Repeat the whole listing below, word for word.

_COLLECTED MATERIAL_
☆ ☆ ☆
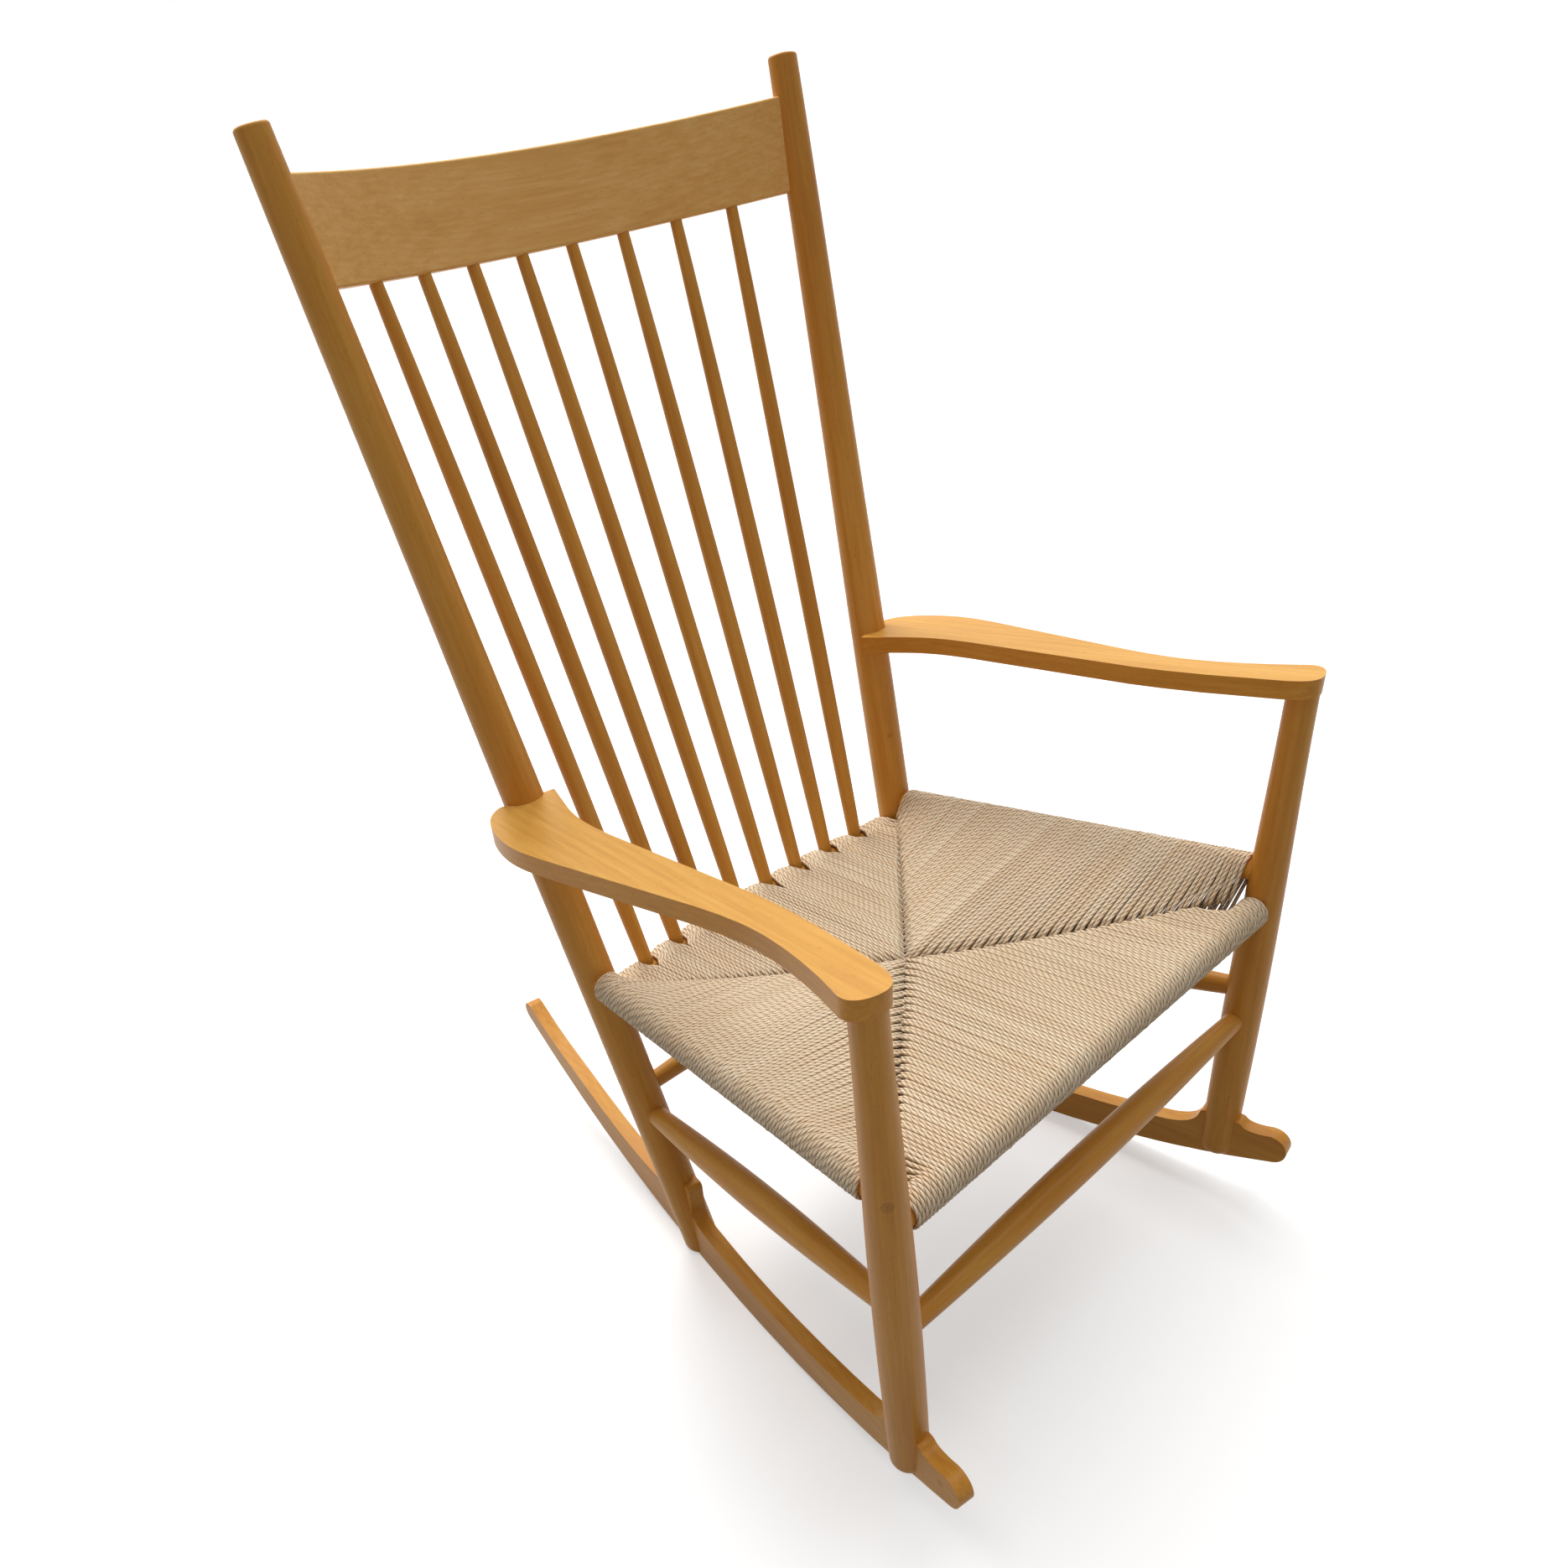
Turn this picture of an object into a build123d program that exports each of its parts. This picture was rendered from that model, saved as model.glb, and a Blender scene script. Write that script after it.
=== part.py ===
"""Rocking chair of turned and bent wood with a cord-wrapped seat.

Every stick is a solid of its own, joined as on the bench: round tenons in drilled sockets,
a bent crest rail in slots in the rear posts, slotted feet straddling the rockers.

Frame: millimetres, +Z up, the chair faces -Y and the sitter's left is +X.  The origin lies on
the floor, in the chair's middle plane, halfway between the rockers' two tips.
"""
from build123d import *
import math
import os

# ---------------------------------------------------------------- driving dimensions
# Rockers, laid out in the upright plane through a post foot and a leg foot.
# "Along" runs forward from the post foot, heights run up from the floor.
rocker_tail = 370.0           # post foot to the rear tip, along Y
rocker_nose = 74.0            # leg foot to the front tip, along Y
rocker_radius = 1100.0        # running arc
rocker_thickness = 17.0
rocker_balance_y = -32.0      # where the running arc touches the floor
rocker_corner_round = 5.0     # corners of the tab and of the horns, seen from the side
tail_height = 25.0            # depth of the rounded rear end
nose_height = 36.0            # depth of the rounded front end
# (share of the way from the post to the rear tip, depth above the running arc) of the top edge
tail_top = [(0.13, 52.0), (0.25, 45.0), (0.48, 38.0), (0.72, 32.0)]
# the same with shares of the way from the post to the leg
span_top = [(0.13, 46.5), (0.27, 42.5), (0.4, 40.5), (0.57, 39.5), (0.73, 38.5), (0.83, 38.0)]
tab_height = 100.0            # flat top of the tab in the post's slot, above the floor
tab_foot = 63.0               # where the tab's upright sides begin
tab_inset = 2.0               # how far the tab's edges lie inside the round post, fore and aft
horn_height = 100.0           # flat top of the block in the leg's slot, above the floor
horn_lap = 4.0                # how far the horns stand clear of the leg, fore and aft
horn_sweep = (-0.3, 1.0)      # direction of the top edge where it ends in the front horn
tab_sweep = (-0.6, -0.2)      # where it leaves the tab behind

# Rear posts
post_foot_x = 204.5
post_foot_z = 42.0
post_top_x = 276.4
post_rake = 258.5             # how far the top lies behind the foot
post_top_z = 1088.0
post_profile = [(0.0, 19.3), (0.3, 19.6), (0.5, 19.2), (0.65, 17.6), (0.8, 16.4), (1.0, 14.2)]
post_top_round = 3.0
foot_lift = 3.0               # feet end this far above the running arc

# Front legs
leg_foot_x = 266.3
foot_spread = 372.0           # leg foot to post foot, along Y
leg_foot_z = 45.0
leg_top_x = 294.5
leg_lean = 16.3               # how far the top lies behind the foot
leg_top_z = 597.0             # under the arm, on the leg's axis
leg_profile = [(0.0, 18.8), (0.2, 19.8), (0.45, 19.8), (0.62, 18.4), (0.8, 16.2), (0.92, 15.0), (1.0, 14.6)]
leg_tenon_radius = 9.0
leg_tenon_length = 13.0
leg_foot_round = 12.0

# Arms: flat boards, widest in front of the post, cut round it and seated on the leg's tenon
arm_thickness = 18.5
arm_rear_z = 550.0            # top face at the post's axis
# (share of the way from the leg's axis to the post's, distance outward of the line between them)
arm_outer = [(1.0, 26.5), (0.985, 38.7), (0.925, 53.4), (0.836, 59.0), (0.722, 51.2),
             (0.577, 35.9), (0.411, 18.1), (0.255, 6.5), (0.141, 9.2), (0.02, 21.1)]
arm_inner = [(0.02, -20.9), (0.141, -25.8), (0.307, -26.6), (0.494, -18.8), (0.681, -10.6),
             (0.816, -9.6), (0.913, -19.8), (0.971, -28.1)]
arm_nose = (-0.032, 0.8)
arm_dowel_radius = 4.0
arm_dowel_in_arm = 24.0
arm_dowel_in_post = 13.0

# Crest rail: a bent board let into slots in the posts, square to their rake
crest_low = 0.893             # lower edge, as a share of the post's length
crest_height = 82.0
crest_thickness = 13.0
crest_bend = 71.0             # depth of the bend between the posts
crest_slot_depth = 11.0       # how far the ends enter the posts
crest_edge_round = 2.5

# Back spindles
spindle_count = 8
spindle_foot_half = 159.5     # outermost spindle at the rear rail, from the middle
spindle_head_half = 200.8     # outermost spindle at the crest rail, from the middle
spindle_profile = [(0.0, 7.3), (0.12, 8.4), (0.32, 9.0), (0.6, 8.5), (0.85, 7.2), (1.0, 5.9)]
spindle_head_tenon_radius = 3.0
spindle_head_tenon = 14.0
spindle_foot_tenon_radius = 5.0
spindle_foot_tenon = 17.0

# Seat rails: round bars that the cord is wound on
rail_radius = 12.0
rail_tenon_radius = 7.5
rail_tenon_depth = 16.0
front_rail_z = 372.0
side_rail_front_z = 409.0
side_rail_rear_z = 351.0
rear_rail_z = 320.0
rear_rail_bend = 15.0         # the rear rail bows out behind by this much

# Stretchers: turned, with one long swell
stretcher_tenon_radius = 7.0
stretcher_tenon_depth = 15.0
front_stretcher_z = 235.0
front_stretcher_profile = [(0.0, 9.6), (0.22, 13.4), (0.5, 15.4), (0.78, 13.4), (1.0, 9.6)]
side_stretcher_front_z = 268.0
side_stretcher_rear_z = 187.0
side_stretcher_profile = [(0.0, 9.8), (0.22, 13.2), (0.5, 15.2), (0.78, 13.2), (1.0, 9.8)]
rear_stretcher_z = 214.0
rear_stretcher_profile = [(0.0, 9.0), (0.25, 11.6), (0.5, 13.0), (0.75, 11.6), (1.0, 9.0)]

# Cord seat: four wedge-shaped panels, thick at the rails and thin at the middle
cord_wrap = 3.4               # thickness of the cord on a rail
seat_center_y = -99.0
seat_center_z = 356.0         # top of the cord where the four panels meet
seat_center_thickness = 20.0
seam_gap = 0.6                # between neighbouring panels
bare_rail_front = 14.0        # unwrapped stretch of each side rail behind the front leg
tack_head_radius = 2.4
tack_head_thickness = 0.8
tack_shank_radius = 0.9
tack_length = 8.0
tack_spacing = 120.0
tack_tilt = 22.0              # degrees below level, on the rails' inner side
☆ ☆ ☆
_EXPECTED ANSWER_
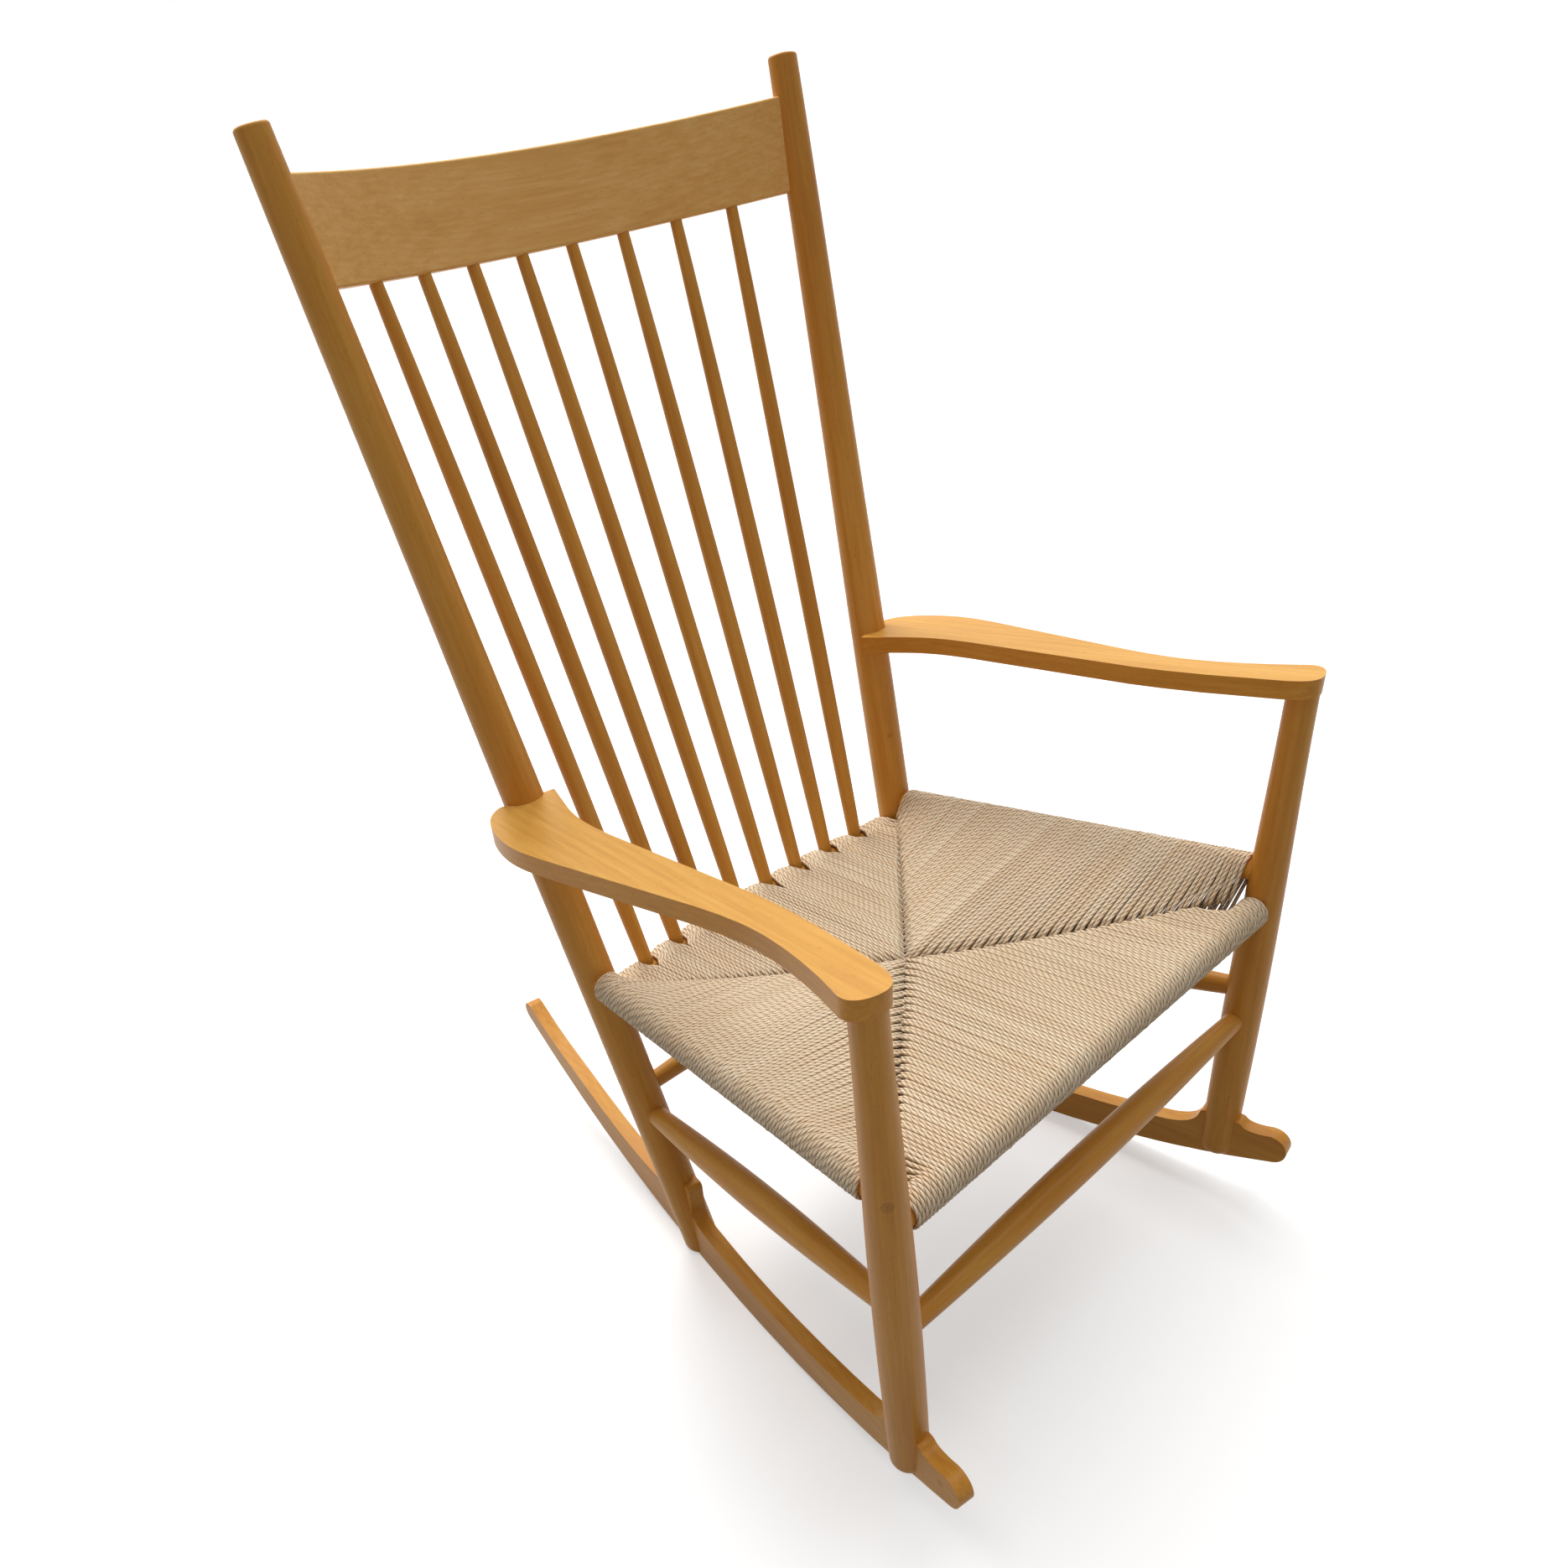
Turn this picture of an object into a build123d program that exports each of its parts. This picture was rendered from that model, saved as model.glb, and a Blender scene script. Write that script after it.
=== part.py ===
"""Rocking chair of turned and bent wood with a cord-wrapped seat.

Every stick is a solid of its own, joined as on the bench: round tenons in drilled sockets,
a bent crest rail in slots in the rear posts, slotted feet straddling the rockers.

Frame: millimetres, +Z up, the chair faces -Y and the sitter's left is +X.  The origin lies on
the floor, in the chair's middle plane, halfway between the rockers' two tips.
"""
from build123d import *
import math
import os

# ---------------------------------------------------------------- driving dimensions
# Rockers, laid out in the upright plane through a post foot and a leg foot.
# "Along" runs forward from the post foot, heights run up from the floor.
rocker_tail = 370.0           # post foot to the rear tip, along Y
rocker_nose = 74.0            # leg foot to the front tip, along Y
rocker_radius = 1100.0        # running arc
rocker_thickness = 17.0
rocker_balance_y = -32.0      # where the running arc touches the floor
rocker_corner_round = 5.0     # corners of the tab and of the horns, seen from the side
tail_height = 25.0            # depth of the rounded rear end
nose_height = 36.0            # depth of the rounded front end
# (share of the way from the post to the rear tip, depth above the running arc) of the top edge
tail_top = [(0.13, 52.0), (0.25, 45.0), (0.48, 38.0), (0.72, 32.0)]
# the same with shares of the way from the post to the leg
span_top = [(0.13, 46.5), (0.27, 42.5), (0.4, 40.5), (0.57, 39.5), (0.73, 38.5), (0.83, 38.0)]
tab_height = 100.0            # flat top of the tab in the post's slot, above the floor
tab_foot = 63.0               # where the tab's upright sides begin
tab_inset = 2.0               # how far the tab's edges lie inside the round post, fore and aft
horn_height = 100.0           # flat top of the block in the leg's slot, above the floor
horn_lap = 4.0                # how far the horns stand clear of the leg, fore and aft
horn_sweep = (-0.3, 1.0)      # direction of the top edge where it ends in the front horn
tab_sweep = (-0.6, -0.2)      # where it leaves the tab behind

# Rear posts
post_foot_x = 204.5
post_foot_z = 42.0
post_top_x = 276.4
post_rake = 258.5             # how far the top lies behind the foot
post_top_z = 1088.0
post_profile = [(0.0, 19.3), (0.3, 19.6), (0.5, 19.2), (0.65, 17.6), (0.8, 16.4), (1.0, 14.2)]
post_top_round = 3.0
foot_lift = 3.0               # feet end this far above the running arc

# Front legs
leg_foot_x = 266.3
foot_spread = 372.0           # leg foot to post foot, along Y
leg_foot_z = 45.0
leg_top_x = 294.5
leg_lean = 16.3               # how far the top lies behind the foot
leg_top_z = 597.0             # under the arm, on the leg's axis
leg_profile = [(0.0, 18.8), (0.2, 19.8), (0.45, 19.8), (0.62, 18.4), (0.8, 16.2), (0.92, 15.0), (1.0, 14.6)]
leg_tenon_radius = 9.0
leg_tenon_length = 13.0
leg_foot_round = 12.0

# Arms: flat boards, widest in front of the post, cut round it and seated on the leg's tenon
arm_thickness = 18.5
arm_rear_z = 550.0            # top face at the post's axis
# (share of the way from the leg's axis to the post's, distance outward of the line between them)
arm_outer = [(1.0, 26.5), (0.985, 38.7), (0.925, 53.4), (0.836, 59.0), (0.722, 51.2),
             (0.577, 35.9), (0.411, 18.1), (0.255, 6.5), (0.141, 9.2), (0.02, 21.1)]
arm_inner = [(0.02, -20.9), (0.141, -25.8), (0.307, -26.6), (0.494, -18.8), (0.681, -10.6),
             (0.816, -9.6), (0.913, -19.8), (0.971, -28.1)]
arm_nose = (-0.032, 0.8)
arm_dowel_radius = 4.0
arm_dowel_in_arm = 24.0
arm_dowel_in_post = 13.0

# Crest rail: a bent board let into slots in the posts, square to their rake
crest_low = 0.893             # lower edge, as a share of the post's length
crest_height = 82.0
crest_thickness = 13.0
crest_bend = 71.0             # depth of the bend between the posts
crest_slot_depth = 11.0       # how far the ends enter the posts
crest_edge_round = 2.5

# Back spindles
spindle_count = 8
spindle_foot_half = 159.5     # outermost spindle at the rear rail, from the middle
spindle_head_half = 200.8     # outermost spindle at the crest rail, from the middle
spindle_profile = [(0.0, 7.3), (0.12, 8.4), (0.32, 9.0), (0.6, 8.5), (0.85, 7.2), (1.0, 5.9)]
spindle_head_tenon_radius = 3.0
spindle_head_tenon = 14.0
spindle_foot_tenon_radius = 5.0
spindle_foot_tenon = 17.0

# Seat rails: round bars that the cord is wound on
rail_radius = 12.0
rail_tenon_radius = 7.5
rail_tenon_depth = 16.0
front_rail_z = 372.0
side_rail_front_z = 409.0
side_rail_rear_z = 351.0
rear_rail_z = 320.0
rear_rail_bend = 15.0         # the rear rail bows out behind by this much

# Stretchers: turned, with one long swell
stretcher_tenon_radius = 7.0
stretcher_tenon_depth = 15.0
front_stretcher_z = 235.0
front_stretcher_profile = [(0.0, 9.6), (0.22, 13.4), (0.5, 15.4), (0.78, 13.4), (1.0, 9.6)]
side_stretcher_front_z = 268.0
side_stretcher_rear_z = 187.0
side_stretcher_profile = [(0.0, 9.8), (0.22, 13.2), (0.5, 15.2), (0.78, 13.2), (1.0, 9.8)]
rear_stretcher_z = 214.0
rear_stretcher_profile = [(0.0, 9.0), (0.25, 11.6), (0.5, 13.0), (0.75, 11.6), (1.0, 9.0)]

# Cord seat: four wedge-shaped panels, thick at the rails and thin at the middle
cord_wrap = 3.4               # thickness of the cord on a rail
seat_center_y = -99.0
seat_center_z = 356.0         # top of the cord where the four panels meet
seat_center_thickness = 20.0
seam_gap = 0.6                # between neighbouring panels
bare_rail_front = 14.0        # unwrapped stretch of each side rail behind the front leg
tack_head_radius = 2.4
tack_head_thickness = 0.8
tack_shank_radius = 0.9
tack_length = 8.0
tack_spacing = 120.0
tack_tilt = 22.0              # degrees below level, on the rails' inner side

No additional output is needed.